Brief -> Extract every line of the material below and reproduce it faithfully.
═══ Provided data ═══
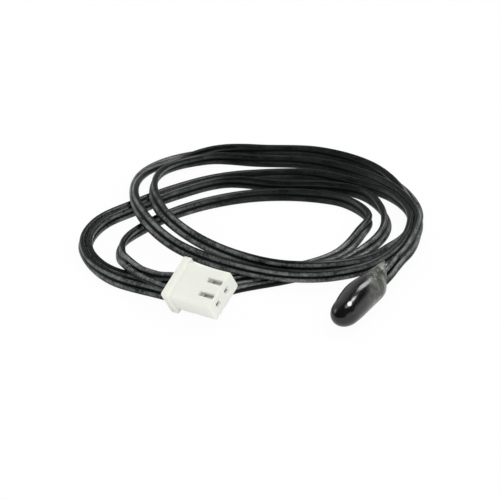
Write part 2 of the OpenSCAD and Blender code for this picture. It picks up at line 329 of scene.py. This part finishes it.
def unevenness_group():
    """Slow waves and fine grain over a surface, as every moulded, drawn or dipped surface has."""
    group = bpy.data.node_groups.new("surface_unevenness", "ShaderNodeTree")
    face = group.interface
    face.new_socket("Place", in_out="INPUT", socket_type="NodeSocketVector")
    for name in ("Wave size", "Grain size", "Grain share"):
        face.new_socket(name, in_out="INPUT", socket_type="NodeSocketFloat")
    for name in ("Height", "Tone"):
        face.new_socket(name, in_out="OUTPUT", socket_type="NodeSocketFloat")
    add = node_adder(group)
    given = add("NodeGroupInput").outputs
    waves, grain = [
        add("ShaderNodeTexNoise", {"Vector": given["Place"], "Scale": given[size], "Detail": detail})
        for size, detail in (("Wave size", 2), ("Grain size", 4))
    ]
    both = {"Factor": given["Grain share"], "A": waves.outputs["Fac"], "B": grain.outputs["Fac"]}
    mixed = add("ShaderNodeMix", both)
    add("NodeGroupOutput", {"Height": mixed.outputs["Result"], "Tone": waves.outputs["Fac"]})
    return group


unevenness = unevenness_group()


def uneven(add, wave, grain, share):
    """A piece's own place and unevenness, with both sizes in waves per metre."""
    place = add("ShaderNodeTexCoord").outputs["Object"]
    sizes = {"Wave size": wave, "Grain size": grain, "Grain share": share}
    return place, add("ShaderNodeGroup", {"Place": place, **sizes}, node_tree=unevenness)


# The jacket is black. A pale, mottled sheen is painted on its crowns, the lines of the cores that
# stand out most, as a painted highlight, and at the far side of the coil painted shade takes most of
# it.
JACKET_BLACK = (0.0008, 0.0024, 0.0019, 1)
# the painted highlight's colours, where it is thin and where it is full
PAINTED_SHEEN_THIN, PAINTED_SHEEN_FULL = (0.016, 0.02, 0.019, 1), (0.18, 0.195, 0.188, 1)
CROWN_FROM = 0.68
# painted shade at the coil's far side: its middle, the distances in mm within which the crowns keep
# only a share of the painted highlight and beyond which they keep all of it, and that share
FAR_SIDE = Vector((-9, 42, 1))
SHADED_WITHIN, LIT_BEYOND = 10, 30
SHADED_SHARE = 0.1
# the middle of a noise's values, where nearly all of them lie
NOISE_MIDDLE = (0.38, 0.62)
# how fast the die's lines change along a metre of wire and round a core
DRAW_LINES = (60, 14, 1)


def wire_jacket_material():
    """Soft black plastic, satin, with the fine draw lines of the die along it and a painted
    highlight.
    """
    material, shader, add = new_material("wire_jacket")
    place, surface = uneven(add, wave=400.0, grain=2600.0, share=0.5)
    wire_map = add("ShaderNodeUVMap", uv_map="wire").outputs["UV"]
    round_core = add("ShaderNodeSeparateXYZ", {"Vector": wire_map}).outputs["Y"]
    # the crowns lie a quarter and three quarters of the way round a core from the web
    turned = add(
        "ShaderNodeMath",
        {0: round_core, 1: 2 * math.pi, 2: math.pi / CORE_SIDES},
        operation="MULTIPLY_ADD",
    )
    swing = add("ShaderNodeMath", {0: turned.outputs[0]}, operation="SINE")
    stands_out = add("ShaderNodeMath", {0: swing.outputs[0]}, operation="ABSOLUTE")
    # painted highlight: the sheen lies on the crowns and fades out towards the web
    crown = spread(add, stands_out.outputs[0], (CROWN_FROM, 1), kind="SMOOTHSTEP")
    # painted shade: the painted highlight fades towards the coil's far side
    away = add("ShaderNodeVectorMath", {0: place, 1: FAR_SIDE * MM}, operation="DISTANCE")
    reach = (SHADED_WITHIN * MM, LIT_BEYOND * MM)
    lit_share = spread(add, away.outputs["Value"], reach, onto=(SHADED_SHARE, 1), kind="SMOOTHSTEP")
    painted_sheen_share = add("ShaderNodeMath", {0: crown, 1: lit_share}, operation="MULTIPLY")
    patches = spread(add, surface.outputs["Height"], NOISE_MIDDLE)
    painted_sheen = blend(add, patches, PAINTED_SHEEN_THIN, PAINTED_SHEEN_FULL)
    tone = blend(add, painted_sheen_share.outputs[0], JACKET_BLACK, painted_sheen)
    stretched = add("ShaderNodeMapping", {"Vector": wire_map, "Scale": DRAW_LINES})
    draw_lines = add("ShaderNodeTexNoise", {"Vector": stretched.outputs["Vector"], "Scale": 1.0})
    rough = spread(add, draw_lines.outputs["Fac"], (0, 1), onto=(0.3, 0.46))
    relief = {"Height": surface.outputs["Height"], "Strength": 0.18, "Distance": 0.00005}
    coat(shader, tone, rough, add("ShaderNodeBump", relief))
    shader.inputs["Specular IOR Level"].default_value = 0.16
    return material


flat_wire.data.materials.append(wire_jacket_material())
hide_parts("cable")
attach(flat_wire, "root")

# The resin drop
# The head was dipped in black epoxy: a blunt round tip, a full middle and a neck that runs out
# over the two cores, ending in a slanting lip. It is glossy on the nose and dull where it thins.
HEAD_AT = Vector((-2.1, -5.35, 0))
HEAD_YAW = math.radians(63)
DROP_R = 2.55
# the nose's rings stand at these angles round its tip, which lies a little to one side
NOSE_LENGTH = 3
NOSE_SIDE = 0.2
NOSE_ANGLES = (12, 28, 44, 60, 76)
# Each ring: distance along the head, sideways place, height, half width, half thickness, roll in
# degrees and how far the ring leans along the head.
DROP_RINGS = [
    (-0.2, 0.08, 2.4, 0.88, 0.87, 0, 0),
    (1.2, 0.1, 2.46, 0.96, 0.94, 0, 0),
    (2.8, 0.1, 2.5, 1, 0.97, 0, 0),
    (4.4, 0.1, 2.5, 1.03, 0.97, 0, 0),
    (6.3, -0.1, 2.44, 0.99, 0.92, 5, 0.05),
    (8, -0.34, 2.37, 0.93, 0.84, 10, 0.15),
    (9.5, -0.33, 2.34, 0.84, 0.72, 14, 0.35),
    (10.7, -0.3, 2.34, 0.74, 0.6, 18, 0.7),
    (11.6, -0.3, 2.35, 0.66, 0.5, 20, 1.05),
    (12.4, -0.36, 2.37, 0.58, 0.41, 22, 1.4),
    (13.1, -0.3, 2.37, 0.53, 0.37, 22, 1.8),
]
# The lip is rolled in round the cores: how far each step goes along the head, and its width.
LIP_STEPS = ((0.06, 0.94), (-0.12, 0.86), (-0.5, 0.8))
in_head = Matrix.Translation(HEAD_AT) @ Matrix.Rotation(HEAD_YAW, 4, "Z")


def drop_ring(drop, row, segments=24):
    """A ring of the drop: a circle that is squeezed, rolled and leant into its place."""
    x, side, height, wide, thick, roll, lean = row
    cosine, sine = math.cos(math.radians(roll)), math.sin(math.radians(roll))
    wide, thick = wide * DROP_R, thick * DROP_R
    shaped = Matrix((
        (lean * wide * cosine, -lean * thick * sine, 1, x),
        (wide * cosine, -thick * sine, 0, side),
        (wide * sine, thick * cosine, 0, height),
        (0, 0, 0, 1),
    ))
    made = bmesh.ops.create_circle(drop, segments=segments, radius=1, matrix=shaped)
    return made["verts"]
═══
Solution ->
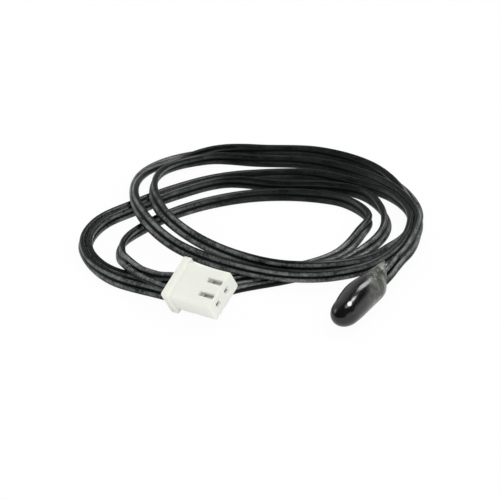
Write part 2 of the OpenSCAD and Blender code for this picture. It picks up at line 329 of scene.py. This part finishes it.
def unevenness_group():
    """Slow waves and fine grain over a surface, as every moulded, drawn or dipped surface has."""
    group = bpy.data.node_groups.new("surface_unevenness", "ShaderNodeTree")
    face = group.interface
    face.new_socket("Place", in_out="INPUT", socket_type="NodeSocketVector")
    for name in ("Wave size", "Grain size", "Grain share"):
        face.new_socket(name, in_out="INPUT", socket_type="NodeSocketFloat")
    for name in ("Height", "Tone"):
        face.new_socket(name, in_out="OUTPUT", socket_type="NodeSocketFloat")
    add = node_adder(group)
    given = add("NodeGroupInput").outputs
    waves, grain = [
        add("ShaderNodeTexNoise", {"Vector": given["Place"], "Scale": given[size], "Detail": detail})
        for size, detail in (("Wave size", 2), ("Grain size", 4))
    ]
    both = {"Factor": given["Grain share"], "A": waves.outputs["Fac"], "B": grain.outputs["Fac"]}
    mixed = add("ShaderNodeMix", both)
    add("NodeGroupOutput", {"Height": mixed.outputs["Result"], "Tone": waves.outputs["Fac"]})
    return group


unevenness = unevenness_group()


def uneven(add, wave, grain, share):
    """A piece's own place and unevenness, with both sizes in waves per metre."""
    place = add("ShaderNodeTexCoord").outputs["Object"]
    sizes = {"Wave size": wave, "Grain size": grain, "Grain share": share}
    return place, add("ShaderNodeGroup", {"Place": place, **sizes}, node_tree=unevenness)


# The jacket is black. A pale, mottled sheen is painted on its crowns, the lines of the cores that
# stand out most, as a painted highlight, and at the far side of the coil painted shade takes most of
# it.
JACKET_BLACK = (0.0008, 0.0024, 0.0019, 1)
# the painted highlight's colours, where it is thin and where it is full
PAINTED_SHEEN_THIN, PAINTED_SHEEN_FULL = (0.016, 0.02, 0.019, 1), (0.18, 0.195, 0.188, 1)
CROWN_FROM = 0.68
# painted shade at the coil's far side: its middle, the distances in mm within which the crowns keep
# only a share of the painted highlight and beyond which they keep all of it, and that share
FAR_SIDE = Vector((-9, 42, 1))
SHADED_WITHIN, LIT_BEYOND = 10, 30
SHADED_SHARE = 0.1
# the middle of a noise's values, where nearly all of them lie
NOISE_MIDDLE = (0.38, 0.62)
# how fast the die's lines change along a metre of wire and round a core
DRAW_LINES = (60, 14, 1)


def wire_jacket_material():
    """Soft black plastic, satin, with the fine draw lines of the die along it and a painted
    highlight.
    """
    material, shader, add = new_material("wire_jacket")
    place, surface = uneven(add, wave=400.0, grain=2600.0, share=0.5)
    wire_map = add("ShaderNodeUVMap", uv_map="wire").outputs["UV"]
    round_core = add("ShaderNodeSeparateXYZ", {"Vector": wire_map}).outputs["Y"]
    # the crowns lie a quarter and three quarters of the way round a core from the web
    turned = add(
        "ShaderNodeMath",
        {0: round_core, 1: 2 * math.pi, 2: math.pi / CORE_SIDES},
        operation="MULTIPLY_ADD",
    )
    swing = add("ShaderNodeMath", {0: turned.outputs[0]}, operation="SINE")
    stands_out = add("ShaderNodeMath", {0: swing.outputs[0]}, operation="ABSOLUTE")
    # painted highlight: the sheen lies on the crowns and fades out towards the web
    crown = spread(add, stands_out.outputs[0], (CROWN_FROM, 1), kind="SMOOTHSTEP")
    # painted shade: the painted highlight fades towards the coil's far side
    away = add("ShaderNodeVectorMath", {0: place, 1: FAR_SIDE * MM}, operation="DISTANCE")
    reach = (SHADED_WITHIN * MM, LIT_BEYOND * MM)
    lit_share = spread(add, away.outputs["Value"], reach, onto=(SHADED_SHARE, 1), kind="SMOOTHSTEP")
    painted_sheen_share = add("ShaderNodeMath", {0: crown, 1: lit_share}, operation="MULTIPLY")
    patches = spread(add, surface.outputs["Height"], NOISE_MIDDLE)
    painted_sheen = blend(add, patches, PAINTED_SHEEN_THIN, PAINTED_SHEEN_FULL)
    tone = blend(add, painted_sheen_share.outputs[0], JACKET_BLACK, painted_sheen)
    stretched = add("ShaderNodeMapping", {"Vector": wire_map, "Scale": DRAW_LINES})
    draw_lines = add("ShaderNodeTexNoise", {"Vector": stretched.outputs["Vector"], "Scale": 1.0})
    rough = spread(add, draw_lines.outputs["Fac"], (0, 1), onto=(0.3, 0.46))
    relief = {"Height": surface.outputs["Height"], "Strength": 0.18, "Distance": 0.00005}
    coat(shader, tone, rough, add("ShaderNodeBump", relief))
    shader.inputs["Specular IOR Level"].default_value = 0.16
    return material


flat_wire.data.materials.append(wire_jacket_material())
hide_parts("cable")
attach(flat_wire, "root")

# The resin drop
# The head was dipped in black epoxy: a blunt round tip, a full middle and a neck that runs out
# over the two cores, ending in a slanting lip. It is glossy on the nose and dull where it thins.
HEAD_AT = Vector((-2.1, -5.35, 0))
HEAD_YAW = math.radians(63)
DROP_R = 2.55
# the nose's rings stand at these angles round its tip, which lies a little to one side
NOSE_LENGTH = 3
NOSE_SIDE = 0.2
NOSE_ANGLES = (12, 28, 44, 60, 76)
# Each ring: distance along the head, sideways place, height, half width, half thickness, roll in
# degrees and how far the ring leans along the head.
DROP_RINGS = [
    (-0.2, 0.08, 2.4, 0.88, 0.87, 0, 0),
    (1.2, 0.1, 2.46, 0.96, 0.94, 0, 0),
    (2.8, 0.1, 2.5, 1, 0.97, 0, 0),
    (4.4, 0.1, 2.5, 1.03, 0.97, 0, 0),
    (6.3, -0.1, 2.44, 0.99, 0.92, 5, 0.05),
    (8, -0.34, 2.37, 0.93, 0.84, 10, 0.15),
    (9.5, -0.33, 2.34, 0.84, 0.72, 14, 0.35),
    (10.7, -0.3, 2.34, 0.74, 0.6, 18, 0.7),
    (11.6, -0.3, 2.35, 0.66, 0.5, 20, 1.05),
    (12.4, -0.36, 2.37, 0.58, 0.41, 22, 1.4),
    (13.1, -0.3, 2.37, 0.53, 0.37, 22, 1.8),
]
# The lip is rolled in round the cores: how far each step goes along the head, and its width.
LIP_STEPS = ((0.06, 0.94), (-0.12, 0.86), (-0.5, 0.8))
in_head = Matrix.Translation(HEAD_AT) @ Matrix.Rotation(HEAD_YAW, 4, "Z")


def drop_ring(drop, row, segments=24):
    """A ring of the drop: a circle that is squeezed, rolled and leant into its place."""
    x, side, height, wide, thick, roll, lean = row
    cosine, sine = math.cos(math.radians(roll)), math.sin(math.radians(roll))
    wide, thick = wide * DROP_R, thick * DROP_R
    shaped = Matrix((
        (lean * wide * cosine, -lean * thick * sine, 1, x),
        (wide * cosine, -thick * sine, 0, side),
        (wide * sine, thick * cosine, 0, height),
        (0, 0, 0, 1),
    ))
    made = bmesh.ops.create_circle(drop, segments=segments, radius=1, matrix=shaped)
    return made["verts"]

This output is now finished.